Perhaps the most interesting features at this end of the site are the remains of the tramway. There is a prominent embankment, up to 6ft high and 6ft wide, running through a wooded area and then branching into two on entering a field. These branches run to old shafts, with the southern branch dividing again. It is possible to identify short, curved embankments leading from individual shafts to the main lines. One branch of the tramway ends at a shaft which was shown as active on the 1883 OS map, suggesting that the system long outlived the canal to which it was originally connected. In some cases, a tramway leading from a shaft was used for tipping spoil. A basically circular spoil tip has a short northwards extension associated with a tramway embankment. There are also two linear spoiltips.
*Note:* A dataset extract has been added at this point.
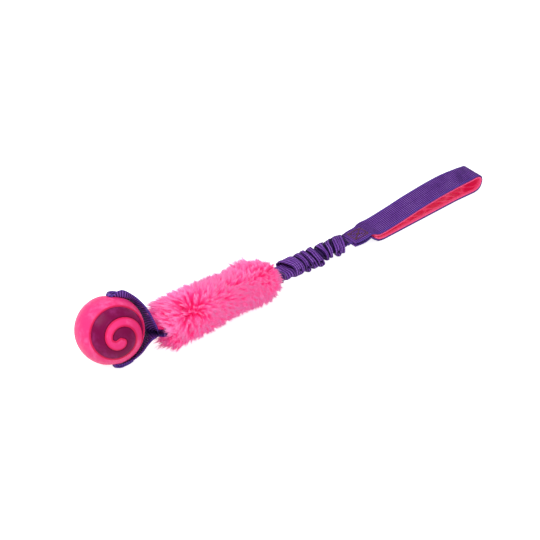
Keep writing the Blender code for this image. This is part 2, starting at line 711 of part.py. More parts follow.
def build_handle(parts, cutters, handle, webbing, satin, seam, thread):
    frames = loop_frames()
    mesh_object("handle_webbing", strip_along(frames, 0, 0, WEBBING_THICKNESS, None, LOOP_COLUMNS), parts, handle, webbing)
    lined = [row for row in frames if row[0].x >= LINING_START]
    inward = WEBBING_THICKNESS / 2 + GAP + LINING_THICKNESS / 2
    lining = strip_along(lined, inward, 0, LINING_THICKNESS, None, LOOP_COLUMNS)
    mesh_object("handle_lining", lining, parts, handle, satin)
    hem = WEBBING_WIDTH / 2 - HEM_INSET
    inward += LINING_THICKNESS / 2 + GAP + THREAD / 2
    for name, side in (("handle_edge_stitch_near", -1), ("handle_edge_stitch_far", 1)):
        row = strip_along(lined[2:-2], inward, side * hem, THREAD, 2 * THREAD)
        mesh_object(name, row, parts, handle, seam)

    tongue = [
        flat_section(Vector((x, 0, 0)), X, Y, width, TONGUE_THICKNESS)
        for x, width in ((TONGUE_THICKNESS / 2 + GAP, TONGUE_WIDTH), (HANDLE_BASE, TONGUE_WIDTH + 0.004))
    ]
    mesh_object("handle_tongue", loft(tongue), parts, handle, webbing)
    lift = TONGUE_THICKNESS / 2 + GAP + WEBBING_THICKNESS + GAP + THREAD / 2
    build_box_stitch("handle_box_stitch_top", lift, parts, cutters, handle, thread)
    build_box_stitch("handle_box_stitch_bottom", -lift, parts, cutters, handle, thread)


def main():
    clear_scene()
    parts = collection(OBJECT_NAME)
    cutters = collection("cutters", hidden=True)

    pink_rubber = material("pink_rubber", PINK_RUBBER, 0.45)
    purple_rubber = material("purple_rubber", PURPLE_RUBBER, 0.35)
    webbing = material("purple_webbing", PURPLE_NYLON, 0.7)
    pile = material("pink_pile", PINK_PILE, 0.9)
    knit = material("pink_knit", PINK_KNIT, 0.9)
    satin = material("pink_lining", PINK_SATIN, 0.5)
    seam = material("pink_thread", PINK_SATIN, 0.6)
    dark_thread = material("dark_thread", DARK_THREAD, 0.7)
    thread = material("purple_thread", PURPLE_THREAD, 0.7)
    rubber = material("latex", LATEX, 0.6)

    sleeve = pivot("sleeve_axes", Matrix.Translation(NECK), parts)

    toward_ball = Vector((math.cos(NECK_HEADING), math.sin(NECK_HEADING), 0))
    swing = pivot("neck_swing", frame(NECK, toward_ball, Z.cross(toward_ball), Z), parts, sleeve)
    hinge = NECK + toward_ball * NECK_TAB_LENGTH
    lift = pivot("neck_lift", frame(hinge, toward_ball, Z.cross(toward_ball), Z), parts, swing)
    lean = Vector((math.cos(BORE_HEADING), math.sin(BORE_HEADING), 0))
    bore = (Z * math.cos(BORE_LEAN) + lean * math.sin(BORE_LEAN)).normalized()
    reach = hinge - BALL_CENTRE
    outward = (reach - reach.dot(bore) * bore).normalized()
    loop_axes = frame(BALL_CENTRE, outward, bore.cross(outward), bore)
    loop = pivot("loop_axes", loop_axes, parts, lift)
    spin = pivot("ball_spin", loop_axes, parts, loop)

    along = (HANDLE_ROOT - BUNGEE_ROOT).normalized()
    near = pivot("bungee_near_axes", frame(BUNGEE_ROOT, along, Y, along.cross(Y)), parts, sleeve)
    far = pivot("bungee_far_axes", frame(HANDLE_ROOT, along, Y, along.cross(Y)), parts, near)
    yaw = Matrix.Rotation(HANDLE_YAW, 4, "Z")
    handle = pivot("handle_axes", Matrix.Translation(HANDLE_ROOT) @ yaw, parts, far)

    build_ball(parts, cutters, spin, pink_rubber, purple_rubber)
    build_strap(parts, loop, webbing)
    build_neck(parts, swing, webbing, thread)
    build_core(parts, sleeve, webbing)
    build_backing(parts, cutters, sleeve, knit, thread)
    build_pile(parts, cutters, sleeve, pile)
    build_bungee(parts, cutters, near, far, webbing, rubber, thread)
    build_handle(parts, cutters, handle, webbing, satin, seam, dark_thread)


if __name__ == "__main__":
    main()
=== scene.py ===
"""Looks of the bungee ball tug toy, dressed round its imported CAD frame. Metres, +Z up."""

import json
import logging
import math
from dataclasses import dataclass, field
from enum import Enum
from typing import Callable, Sequence

import bmesh
import bpy
import numpy as np
from mathutils import Matrix, Vector


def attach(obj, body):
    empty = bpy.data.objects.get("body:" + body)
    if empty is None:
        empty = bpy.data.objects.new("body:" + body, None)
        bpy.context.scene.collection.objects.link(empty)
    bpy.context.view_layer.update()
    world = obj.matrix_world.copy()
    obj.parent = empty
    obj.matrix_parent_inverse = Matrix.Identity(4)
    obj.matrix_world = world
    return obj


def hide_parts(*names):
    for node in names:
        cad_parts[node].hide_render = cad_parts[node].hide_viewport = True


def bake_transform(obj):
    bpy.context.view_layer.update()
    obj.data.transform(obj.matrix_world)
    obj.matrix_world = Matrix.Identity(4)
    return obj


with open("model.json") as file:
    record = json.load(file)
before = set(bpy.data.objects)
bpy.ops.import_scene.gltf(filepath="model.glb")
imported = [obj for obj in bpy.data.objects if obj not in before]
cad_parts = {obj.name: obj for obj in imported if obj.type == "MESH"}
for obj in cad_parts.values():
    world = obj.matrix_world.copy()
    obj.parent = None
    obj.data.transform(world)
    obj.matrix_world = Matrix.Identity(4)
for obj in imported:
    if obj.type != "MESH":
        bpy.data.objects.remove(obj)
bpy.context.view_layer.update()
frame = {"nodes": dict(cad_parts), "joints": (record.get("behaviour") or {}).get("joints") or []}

LOG = logging.getLogger("tug_toy")

MM = 0.001
TINY = 1e-9
SEAM_MERGE = 2e-7
SPIN_MERGE = 1e-6
TIP_MERGE = 1e-4

Row = Sequence[float]
Relief = Callable[[np.ndarray, np.ndarray, float], np.ndarray]
Seam = tuple[np.ndarray, np.ndarray, np.ndarray]


class Slot(str, Enum):
    """The record's material slots."""

    PINK_RUBBER = "pink_rubber"
    PURPLE_RUBBER = "purple_rubber"
    PURPLE_WEBBING = "purple_webbing"
    PINK_PILE = "pink_pile"
    PINK_KNIT = "pink_knit"
    PINK_LINING = "pink_lining"
    PINK_THREAD = "pink_thread"
    DARK_THREAD = "dark_thread"
    PURPLE_THREAD = "purple_thread"
    LATEX = "latex"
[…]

These have depressions in the centre marking the sites of shafts but the spoil has obviously been trammed away along just the one axis.

 

There are a number of fragments of plate rail to be found on the site, usually associated with the spoil tips. Until a few months ago, a 4'6" section was still embedded in one of the linear mounds. The rails are of two types with flange x bed measurements of either 2" x 3" or 1" x 3". They have holes at either end for fastening to sleepers.